LEANDRO TESSLER, 50, professor do Instituto de Física Gleb Wataghin da Unicamp e assessor para internacionalização da universidade, escreveu este artigo na FOLHA DE S. PAULO de hoje. Algum leitor discorda?
Nosso
ensino superior está se internacionalizando. É uma via virtuosa: as
instituições se internacionalizam porque se qualificam e se qualificam porque
se internacionalizam.
Há um pequeno fluxo de estudantes de graduação europeus que
passam alguns anos da sua formação em nossas melhores universidades em
programas de duplo diploma.
Na pós-graduação, o Brasil é um destino importante para
estudantes de países vizinhos. O Brasil é extremamente atraente para eles: tem
um sistema universitário desenvolvido; oferece formação de primeira linha; ao
contrário do que ocorre na maioria dos países, não cobra taxas ou mensalidades
de nenhum estudante, brasileiro ou estrangeiro; há abundância de bolsas e
oportunidades de financiamento. Falamos uma língua facilmente acessível para
quem fala espanhol.
Mas os resultados atuais estão muito aquém do que poderiam ser.
O Brasil ainda tem um número pequeno de universidades entre as
500 melhores do mundo. O número de alunos estrangeiros no Brasil é bastante
reduzido. Há mais estudantes norte-americanos na Argentina do que no Brasil.
Isso se deve à preferência dos estudantes por um país que fala espanhol, mas
também pela disponibilidade de programas de graduação em inglês.
As universidades brasileiras deveriam considerar a possibilidade
de oferecer cursos superiores em inglês -de preferência até completos-
juntamente com o português.
Na idade média, quando as universidades foram criadas, as
pessoas cultas se comunicavam em latim. Graças ao latim, um estudioso de Oxford
ou de Bolonha no século 12 podia trocar ideias com alguém de Salamanca ou da
Sorbonne.
Com o passar do tempo, o latim caiu em desuso e o inglês tomou
conta do universo universitário. Atualmente não existe nenhuma conferência
internacional importante que não adote o inglês como língua franca. É
fundamental para o avanço do conhecimento que pesquisadores possam se comunicar
e se fazer entender diretamente.
Nós, brasileiros, historicamente temos resistido a introduzir o
inglês como língua de instrução nas nossas universidades.
Há quem afirme que ensinar em inglês seria renunciar à soberania
nacional, como se a nossa nacionalidade estivesse estritamente associada a
falar português. Não se tem notícia de que algum país não anglófono no qual há
ensino superior em inglês (como Portugal, berço da língua portuguesa) tenha
renunciado a sua nacionalidade por isso.
Outra posição recorrente é a do esforço: alguém realmente
interessado em estudar no Brasil deveria aprender a língua.

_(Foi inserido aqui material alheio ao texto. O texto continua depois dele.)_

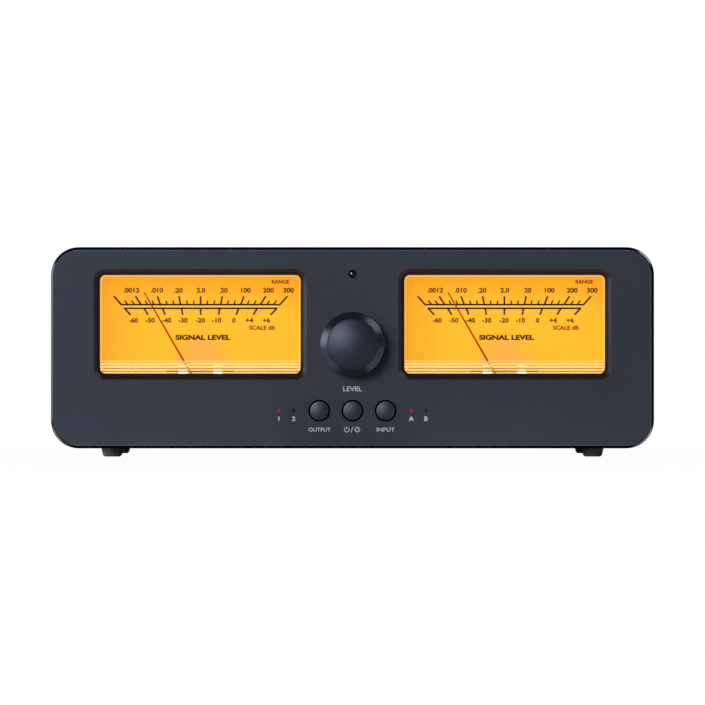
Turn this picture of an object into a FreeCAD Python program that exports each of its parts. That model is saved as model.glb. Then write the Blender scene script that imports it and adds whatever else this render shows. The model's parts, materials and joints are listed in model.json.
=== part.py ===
import FreeCAD, Part
import os
import re
import Sketcher

# Driving sizes in millimetres and degrees. A depth counts back from the panel's front face and a
# rise counts up from the panel's bottom edge. A size that follows others is a formula after "=".
SIZES = {
    # Front panel, machined from one thick plate
    "panel_wide": 240.0,
    "panel_tall": "=window_foot_rise + window_tall + window_top_band",
    "panel_thick": 8.0,
    "panel_corner": 11.1,
    "panel_edge": 0.9,
    # Meter windows, two alike, bevelled at the front
    "window_spread": 121.2,
    "window_foot_rise": 28.9,
    "window_top_band": 10.2,
    "window_rise": "=window_foot_rise + window_tall / 2",
    "window_wide": 81.7,
    "window_tall": 41.0,
    "window_corner": 3.1,
    "window_bevel": 1.5,
    "window_wall": 3.0,
    # Case: an extruded sleeve closed by a flat back plate
    "sleeve_long": 128.0,
    "sleeve_inset": 0.6,
    "sleeve_wall": 2.2,
    "boss_across": 7.0,
    "boss_inset": 4.2,
    "rail_wide": 1.6,
    "rail_tall": 2.4,
    "back_thick": 2.0,
    "back_inset": 0.3,
    # Feet
    "foot_drop": 3.5,
    "foot_spread": 192.4,
    "foot_front_depth": 22.0,
    "foot_back_margin": 14.0,
    "foot_pitch": "=panel_thick + sleeve_long - foot_front_depth - foot_back_margin",
    "foot_top_across": 9.2,
    "foot_base_across": 7.3,
    "foot_edge": 0.6,
    # Screws
    "screw_across": 3.0,
    "screw_long": 6.0,
    "back_screw_long": 9.0,
    "screw_head_across": 5.6,
    "screw_head_tall": 2.0,
    "screw_socket_across": 2.3,
    "screw_gap": 0.05,
    "back_hole_gap": 0.1,
    "screw_hole_deep": 5.0,
    # Tray that carries the boards
    "tray_wide": 206.0,
    "tray_thick": 1.2,
    "tray_flange_tall": 7.6,
    "tray_screw_rise": 7.2,
    "tray_screw_spread": 180.0,
    "standoff_tall": 7.0,
    "standoff_across": 6.0,
    "standoff_spread": 186.0,
    "standoff_front_depth": 46.0,
    "standoff_back_margin": 16.0,
    "standoff_pitch": "=panel_thick + sleeve_long - standoff_front_depth - standoff_back_margin",
    # Boards and what stands on them
    "board_thick": 1.6,
    "main_board_wide": 204.0,
    "main_board_depth": 38.0,
    "main_board_back_margin": 4.0,
    "main_board_long": "=panel_thick + sleeve_long - main_board_depth - main_board_back_margin",
    "terminal_board_wide": 172.0,
    "terminal_board_margin": 9.0,
    "relay_edge": 0.5,
    "relay_wide": 15.0,
    "relay_long": 19.0,
    "relay_tall": 15.0,
    "relay_pitch": 40.0,
    "relay_depth": 88.0,
    "can_across": 8.0,
    "can_tall": 12.0,
    "can_pitch": 24.0,
    "can_depth": 62.0,
    # Control board behind the middle of the panel
    "control_board_depth": 12.0,
    "control_board_wide": 70.0,
    "control_board_low": 5.0,
    "control_board_bar": 19.0,
    "control_board_tongue": 24.0,
    "control_board_high": 76.0,
    "cable_wide": 20.0,
    "cable_thick": 1.0,
    "cable_sag": 3.0,
    "cable_lap": 5.0,
    "dome_flat_across": 0.8,
    # Level knob, its shaft and the turning control
    "knob_rise": 41.4,
    "knob_across": 25.5,
    "knob_reach": 15.0,
    "knob_gap": 0.8,
    "knob_face_across": 20.2,
    "knob_dome": 1.3,
    "knob_step": 0.25,
    "knob_bevel": 2.0,
    "knob_bevel_round": 4.0,
    "knob_hollow_across": 18.0,
    "knob_hollow_deep": 4.2,
    "knob_bore_deep": 7.0,
    "shaft_across": 6.0,
    "shaft_flat": 0.5,
    "shaft_gap": 0.05,
    "control_wide": 12.0,
    "control_tall": 13.4,
    "control_thick": 6.0,
    "control_pocket_gap": 2.0,
    "control_wall": 5.5,
    "bush_wall": 0.5,
    "bush_across": "=shaft_across + 2 * bush_wall",
    "bush_reach": 2.6,
    "bush_gap": 0.1,
    "nut_wall": 1.5,
    "nut_across": "=bush_across + 2 * nut_wall",
    "nut_thick": 2.0,
    # Push buttons and their switches
    "button_rise": 15.0,
    "button_pitch": 13.2,
    "button_across": 7.5,
    "button_hole": 8.6,
    "button_reach": 1.3,
    "button_dome": 0.45,
    "button_travel": 1.0,
    "button_flange_across": 10.4,
    "button_flange_thick": 1.0,
    "button_flange_gap": 0.2,
    "button_recess_across": 11.2,
    "button_recess_wall": 5.0,
    "plunger_wide": 3.0,
    "plunger_gap": 0.05,
    "plunger_long": 2.8,
    "switch_wide": 6.0,
    "switch_thick": 3.5,
    "plunger_spare": 1.6,
    "switch_bore_deep": "=button_travel + plunger_spare",
    # Indicators and the remote control's window
    "indicator_inner_spread": 46.8,
    "indicator_outer_spread": 58.5,
    "indicator_across": 1.5,
    "indicator_gap": 0.1,
    "sensor_rise": 69.4,
    "sensor_across": 2.8,
    "sensor_gap": 0.15,
    "sensor_dome": 0.3,
    "sensor_bevel": 0.15,
    # Meter: clear cover, case, dial
    "cover_gap": 0.7,
    "cover_recess": 2.0,
    "cover_glass": 1.5,
    "cover_flange": 3.0,
    "cover_flange_thick": 1.5,
    "cover_seat_gap": 0.1,
    "cover_rim": 1.6,
    "rib_pitch": 1.15,
    "rib_deep": 0.3,
    "rib_wide": 0.5,
    "case_side_lip": 4.15,
    "case_end_lip": 4.0,
    "case_wide": "=window_wide + 2 * case_side_lip",
    "case_tall": "=window_tall + 2 * case_end_lip",
    "case_wall": 1.5,
    "case_depth": 25.0,
    "case_gap": 0.5,
    "bay_wide": 28.0,
    "bay_drop": 14.2,
    "ear_wide": 9.0,
    "ear_thick": 2.0,
    "dial_depth": 9.6,
    "dial_thick": 1.5,
    "dial_gap": 0.25,
    # Meter movement, about the needle's pivot
    "pivot_below_window": 5.7,
    "pivot_drop": "=window_tall / 2 + pivot_below_window",
    "staff_across": 1.2,
    "staff_gap": 0.05,
    "yoke_across": 21.0,
    "yoke_bore": 14.0,
    "yoke_depth": 12.8,
    "yoke_thick": 7.4,
    "core_across": 9.0,
    "core_web": 2.4,
    "bridge_depth": 6.4,
    "bridge_thick": 1.0,
    "bridge_tall": 4.0,
    "bridge_half_wide": 12.2,
    "bridge_post": 2.4,
    "coil_half_wide": 6.2,
    "coil_side": 1.3,
    "coil_tall": 4.0,
    "coil_gap": 0.4,
    "coil_end": 0.9,
    "coil_rear_room": 0.6,
    # Needle
    "needle_long": 44.9,
    "needle_base": 0.8,
    "needle_tip": 0.45,
    "needle_thick": 0.4,
    "needle_depth": 8.0,
    "needle_hub_across": 5.0,
    "needle_hub_thick": 1.0,
    "needle_hub_gap": 0.02,
    "needle_tail": 7.6,
    "needle_weight": 2.4,
    "needle_rest_angle": -30.0,
    # Lamps at the foot of the dial
    "lamp_rise": 7.2,
    "lamp_board_wide": 26.6,
    "lamp_board_thick": 0.6,
    "lamp_board_deep": 1.8,
    "lamp_board_depth": 5.4,
    "lamp_spread": 13.8,
    "lamp_drop": 0.6,
    "lamp_wide": 3.5,
    "lamp_tall": 1.9,
    "lamp_thick": 0.9,
    "lamp_leg_wide": 2.0,
    "lamp_leg_thick": 0.8,
    # Speaker wire terminals on the back
    "terminal_group_pitch": 46.0,
    "terminal_pair_pitch": 19.0,
    "terminal_row_rise": 26.0,
    "terminal_row_pitch": 26.0,
    "terminal_slot": 9.0,
    "terminal_tail": 9.0,
    "base_wide": 34.0,
    "base_tall": 15.0,
    "base_thick": 4.0,
    "base_corner": 2.5,
    "post_across": 6.0,
    "post_gap": 0.05,
    "post_inset": 0.5,
    "plug_bore": 4.0,
    "plug_bore_deep": 13.0,
    "cap_across": 13.0,
    "cap_travel": 5.0,
    "cap_hold": 10.0,
    "cap_long": "=cap_travel + cap_hold",
    "cap_gap": 0.2,
    "cap_groove_deep": 0.8,
    # Power socket
    "socket_offset": 97.0,
    "socket_wide": 9.0,
    "socket_tall": 11.0,
    "socket_long": 14.0,
    "socket_nose_across": 8.6,
    "socket_nose_reach": 0.6,
    "socket_hole": 9.0,
    "socket_bore": 6.3,
    "socket_bore_deep": 9.5,
    "socket_pin": 2.0,
    "socket_pin_long": 8.5,
}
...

Em tese, isso está correto. Na prática, os estudantes preferem
dirigir-se a países onde as aulas são dadas em inglês. Eles sentem-se muito
mais seguros com a garantia de que a língua não será um problema para o
aproveitamento de sua estada.
Na verdade, se ensinássemos regularmente em inglês estaríamos
fazendo muito mais pela divulgação e expansão da cultura brasileira e da língua
portuguesa.
Uma última objeção é que isso elitizaria ainda mais as já
elitizadas universidades brasileiras. Isso talvez fosse correto se deixássemos
de ensinar em português. No entanto, a coexistência de cursos em inglês e
português ofereceria oportunidades para estudantes brasileiros conviverem com
estrangeiros e aperfeiçoarem sua proficiência em inglês.
Foi divulgado recentemente que no programa Ciência sem
Fronteiras foram concedidas duas vezes mais bolsas para Portugal e Espanha do
que para o Reino Unido, os Estados Unidos e a Austrália, onde se concentram as
melhores universidades do mundo.
Isso só pode ser explicado pela deficiência na formação dos
estudantes em inglês. É urgente mudar isso.
Os primeiros passos para uma internacionalização efetiva do
nosso ensino superior já foram dados. Falta sermos mais atraentes para
estudantes de todo o mundo, como somos atualmente para os estudantes
latino-americanos. Falta termos mais resultados de pesquisas publicados em
inglês. Publicações acadêmicas em inglês atingem a um público muito maior e têm
mais impacto sobre o desenvolvimento científico e cultural da humanidade.
O Brasil tem tudo para se tornar um centro importante mundial de
ensino superior. Precisamos saber aproveitar a oportunidade histórica.